Avevamo lasciato Giuseppe Conte, presidente in prorogatio, come si dice in latino di chi resta al suo posto anche dopo la scadenza del mandato, in attesa di essere sostituito o confermato ripristinando legittimità piena, in versione ingraiana – da Pietro Ingrao dei tempi del Pci – in un intervento alla Camera sulla guerra di Gaza e dintorni. Un Conte ingraiano dopo quello moroteo – da Aldo Moro dei tempi democristiani – o sulliano – da Fiorentino Sullo, da lui personalmente celebrato quando era ancora presidente del Consiglio parlandone in un teatro campano alla presenza di un ancora vivo Ciriaco De Mita, che con Sullo tuttavia aveva duramente rotto nella D, o semplicemente camaleontico per la rapidità, la disinvoltura e quant’altro con cui sapeva e sa spostarsi nello scacchiere politico.
Non a caso, del resto, nel 2019 il già “avvocato del popolo” rimase presidente del Consiglio, dopo la crisi apertasi per le ambizioni politiche e personali del suo allora vice presidente leghista del Consiglio Matteo Salvini, sostituendo i leghisti, appunto, col Pd dei post-comunisti e post-democristiani nella maggioranza e nel governo.

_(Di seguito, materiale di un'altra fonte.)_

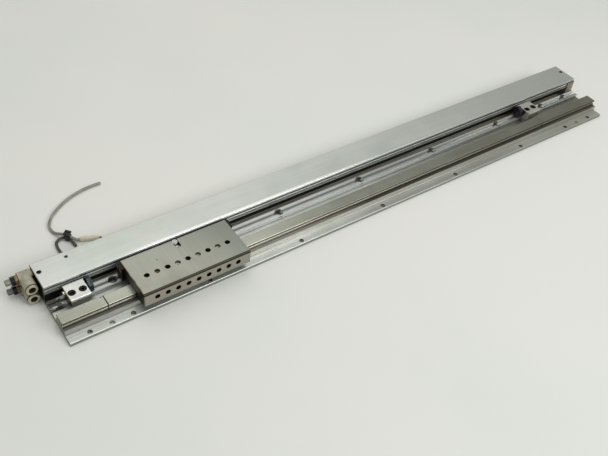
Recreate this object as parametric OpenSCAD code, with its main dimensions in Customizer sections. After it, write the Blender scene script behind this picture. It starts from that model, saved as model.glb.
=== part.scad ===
// Long-stroke pneumatic slide table: a magnet-coupled rodless cylinder under a cover
// drives a steel table that runs on a narrow ball guide beside it. Millimetres, +Z up.
// Origin: centre of the base's underside. X runs along the stroke, -Y is the guide side.

/* [Base] */
// Length of the base, rail and cover
base_l = 666; // [560:1:700]
// Overall width of the base
base_w = 80.4; // [80.2:0.1:84]
// Width of the mounting flange in front of the rail seat
flange_w = 10; // [9:0.5:10]
// Thickness of the mounting flange
flange_t = 3.2; // [2.5:0.1:4]
// Height of the rail seat
seat_h = 8.5; // [8:0.1:9]
// Width of the rail seat
seat_w = 18; // [17:0.5:18.5]
// Height of the valley floor between rail seat and ridge
valley_h = 4.3; // [3.6:0.1:4.6]
// Distance from the front edge to the slotted ridge
ridge_front = 38.5; // [37.8:0.1:39]
// Width of the slotted ridge
ridge_w = 9.8; // [9:0.1:10]
// Height of the slotted ridge
ridge_h = 8; // [7.5:0.1:8.4]
// Width of the slot's mouth in the ridge
slot_mouth = 3.6; // [3:0.1:4]
// Width of the slot below its lips
slot_inner = 5.2; // [4.6:0.1:5.4]
// Thickness of the slot's lips
slot_lip = 1.4; // [1:0.1:1.8]
// Depth of the slot below the ridge's top
slot_depth = 4; // [3:0.1:4.6]
// Depth of the clamping undercut in the ridge's front face
undercut = 1.3; // [0.8:0.1:1.5]
// Thickness of the floor under the cylinder
bed_t = 2.2; // [1.6:0.1:2.4]
// Thickness of the rear wall
rear_t = 2.6; // [2:0.1:3]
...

E altro ancora egli avrebbe fatto nel 2021, sempre per restare a Palazzo Chigi sostituendo i renziani ritiratisi dalla maggioranza, se il presidente della Repubblica Sergio Mattarella glielo avesse permesso. Ma il Capo dello Stato commissariò in qualche modo Palazzo Chigi mandandovi l’ex presidente della Banca Centrale Europea Mario Draghi. Che Conte, obbligato da Beppe Grillo che ancora disponeva del MoVimento 5 Stelle, ingoiò tanto malvolentieri da vomitarlo – politicamente parlando – nell’anno successivo, anche a costo di spianare la strada elettorale e istituzionale al centrodestra di Giorgia Meloni.
Ma finiamola di parlare del passato e torniamo al presente, dicevo, manzoniano. Nel cui mondo letterario, di fronte alle dimissioni minacciate della vice presidente del partito Chiara Appendino, ex sindaca di Torino, pur di dare una “scossa” per la sua ormai costante crisi elettorale, Conte ha attinto indossando praticamente i panni, la postura e quant’altro di Don Ferrante. Che nei Promessi Sposi minimizza la peste di Milano sino a morirne, non metaforicamente ma davvero, fisicamente.
E Beppe Grillo, a Genova o dintorni, che cosa fa? Continua a tacere, credo anche lui minacciosamente, come l’Appendino minacciando dimissioni che Conte sostiene di non avere nemmeno percepito, attribuendole alla fantasia o alle forzature dei giornalisti. Grillo nel suo blog personale preferisce sognare, per esempio, un mondo affollato di bicilette per salvaguardarlo dall’inquinamento, pur se a Roma, per esempio, le poste ciclabili provocano più proteste che consensi fra i cittadini che, già sopravvissuti alla sindaca pentastellata Virginia Raggi, sopravviveranno anche alle automobili che pure li intossicano.